Australia (Security threat level – 2): As of 24 December 2019, more than 100 bushfires — nearly 60 of which remain uncontained — are continuing to burn across Australia’s eastern coast, primarily in the state of New South Wales (NSW). In the town of Balmoral, located approximately 120 km (75 mi) southwest of Sydney, the Green Wattle Creek fire spread to more than 200,000 hectares (494,210 acres), destroying at least 10% of homes in the town; the fire remains out of control as of 24 December. Meanwhile, at approximately 1755 local time (0655 UTC) on 23 December, the New South Wales Rural Fire Service issued an emergency warning that a bush fire burning in the Forest Road, Comberton area had reached 2,200 hectares and was also out of control. The Princes Highway was closed between South Nowra and Conjola. Thus far, the fires have consumed an estimated 3 million hectares of land and have destroyed more than 1,000 homes. At least nine wildfire-related fatalities have been reported.
Live updates regarding ongoing bushfires and potential evacuation orders across NSW are available here . Additionally, travelers to Australia’s eastern coastline should monitor air quality conditions , some of which have reached “hazardous” levels in recent days.
France (Security threat level – 3): As of 23 December 2019, operations at Ajaccio Napoleon Bonaparte Airport (LFKJ/AJA) remain suspended due to extensive flooding caused by severe weather from Storm Fabien over the weekend of 21-22 December.

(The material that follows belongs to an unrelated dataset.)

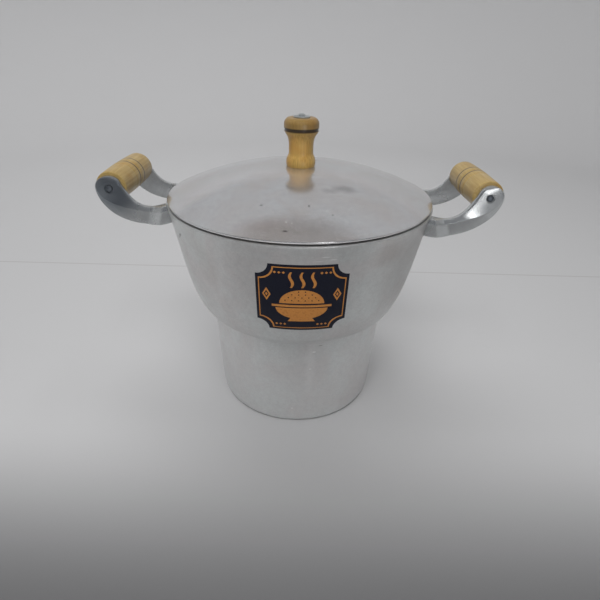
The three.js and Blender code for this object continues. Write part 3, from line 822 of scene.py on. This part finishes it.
# Grips
# Two barrels of pale wood, turned between centres, scored with two lines that a wire burnt dark while
# they spun, and dipped in clear varnish. Each turns freely on its bolt between two arms.
grip_radius = 0.0136
grip_end_radius = 0.0128
grip_end_round = 0.0009
grip_line_depth = 0.0004
grip_line_width = 0.0014
grip_line_spacing = 0.0115
grip_line_shift = 0.0045


def varnished_wood(name, along, tone, burnt_rings, burnt_width, darkened_stretches=()):
    """Pale pine under clear varnish: straight yellow grain along the turning, warmer in patches where
    the varnish pooled, with a thin gloss. Rings burnt by a wire are almost black. The wood darkens across
    each stretch given as (from, to, colour, depth) along the turning, and stays darker beyond it."""
    grain_width, grain_length, patch, grain_depth = 0.0013, 0.045, 0.016, 0.0001
    material, tree, place = new_material(name)
    stretched = add_node(tree, "ShaderNodeMapping", {
        "Scale": tuple(1 / (grain_length if axis == along else grain_width) for axis in "XYZ"),
    }, {"Vector": place})
    streaks = add_node(tree, "ShaderNodeTexNoise", {
        "Scale": 1.0, "Detail": 4, "Roughness": 0.62, "Distortion": 0.5,
    }, {"Vector": stretched})
    patches = add_node(tree, "ShaderNodeTexNoise", {"Scale": 1 / patch, "Detail": 3}, {"Vector": place})
    colour = tinted(tree, tone[0], tone[1], streaks, 0.36, 0.66)
    colour = tinted(tree, colour, tone[2], patches, 0.5, 0.72, 0.45)
    run = add_node(tree, "ShaderNodeSeparateXYZ", links={"Vector": place}).outputs[along]
    for first, last, tint, depth in darkened_stretches:
        colour = tinted(tree, colour, tint, run, first, last, depth)
    for ring in burnt_rings:
        away = away_from(tree, run, ring)
        colour = tinted(tree, colour, "#1A100C", away, burnt_width * 0.75, burnt_width * 0.42, 0.93)
    gloss = add_node(tree, "ShaderNodeMapRange", {
        "From Min": 0.3, "From Max": 0.7, "To Min": 0.34, "To Max": 0.5,
    }, {"Value": patches})
    bump = add_node(tree, "ShaderNodeBump", {"Strength": 0.25, "Distance": grain_depth}, {"Height": streaks})
    give_surface(tree, {"IOR": 1.5, "Coat Weight": 0.35, "Coat Roughness": 0.22}, {
        "Base Color": colour, "Roughness": gloss, "Normal": bump,
    })
    return material


def barrel(along):
    """The grip's radius at a place along it: widest in the middle."""
    return grip_radius - (grip_radius - grip_end_radius) * (along / grip_half) ** 2


grip_lines = (grip_line_shift - grip_line_spacing / 2, grip_line_shift + grip_line_spacing / 2)
burnt_grip_wood = varnished_wood(
    "varnished_pine_grip", "Y", ("#B69C64", "#9E8349", "#A67E3E"), grip_lines, grip_line_width
)
side_corners = [(barrel(along), along) for along in even_steps(-grip_half, grip_half, 12)[1:-1]]
for line in grip_lines:
    half = grip_line_width / 2
    side_corners += [
        (barrel(line - half), line - half), (barrel(line) - grip_line_depth, line, 0.0003),
        (barrel(line + half), line + half),
    ]
side_corners.sort(key=lambda corner: corner[1])
grip_profile = rounded(
    [(bore, -grip_half), (grip_end_radius, -grip_half, grip_end_round)]
    + side_corners
    + [(grip_end_radius, grip_half, grip_end_round), (bore, grip_half), (bore, -grip_half)]
)
for side, sign_x in sides:
    grip = mesh_piece(f"{side}_wooden_grip", turned(grip_profile, 96), burnt_grip_wood)
    grip.data.transform(along_y(sign_x * grip_axis.x, grip_axis.z))
    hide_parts(f"{side}_grip")
    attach(grip, f"{side}_handle")

# Grip bolts
# A zinc-plated steel bolt goes through each grip and its two arms. Its low round head sits in the
# recess of the front arm, and a hexagon nut closes it at the rear.
bolt_seat = arm_seat + bolt_clearance
bolt_head_height = 0.0018
nut_height = 0.0032
bolt_tail = 0.0015
edge_chamfer = 0.0003


def plated_steel(name, tone):
    """Zinc-plated mild steel: a cool grey that is duller than chrome, with soft smudges."""
    smudge = 0.0022
    material, tree, place = new_material(name)
    smudges = add_node(tree, "ShaderNodeTexNoise", {
        "Scale": 1 / smudge, "Detail": 4, "Roughness": 0.6,
    }, {"Vector": place})
    gloss = add_node(tree, "ShaderNodeMapRange", {"To Min": 0.42, "To Max": 0.6}, {"Value": smudges})
    give_surface(tree, {"Metallic": 0.8}, {
        "Base Color": tinted(tree, tone[0], tone[1], smudges, 0, 1), "Roughness": gloss,
    })
    return material


def cut_from_plate(outlines, bottom, height):
    """A flat piece: the first outline is its edge and the others are holes. Its edges are broken."""
    made = bmesh.new()
    fill_outlines(made, outlines, bottom)
    thicken(made, height)
    rims = [edge for edge in made.edges if edge.calc_face_angle(0) > math.radians(60)]
    rims = [edge for edge in rims if abs(edge.verts[0].co.z - edge.verts[1].co.z) < height / 2]
    bmesh.ops.bevel(made, geom=rims, offset=edge_chamfer, segments=2, affect="EDGES", profile=0.5)
    return made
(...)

According to Eurocontrol, the airport will be unavailable until at least 2200 local time (2300 UTC) on 23 December. Air Corsica canceled 50 flights on 22 December due to the closure, but announced its intention to reroute traffic to northern Corsica. No further significant cancellations are expected, as the weather conditions have improved over Corsica. Travelers should nonetheless contact their respective airlines to check the status of their flights.
France (Security threat level – 3): On 23 December 2019, trade unions in France entered their 19th consecutive day of strikes against a proposed pension reform. Transportation disruptions are ongoing across the country and are expected to continue through 26 December. National rail operator Société Nationale des Chemins de Fer Français (SNCF) warned that only 41% of long-distance TGV trains and Intercité services would run on 23-24 December and that only 41% of total rail services would run on 25-26 December. Public transportation in Paris remains very limited, with most services on the Paris Metro and the Réseau Express Régional (RER) only available during rush hour.
Additionally, several unions announced plans for a large day of protests and walkouts of 9 January 2020, unless union leaders and government negotiators can successfully resolve the pension-related disputes.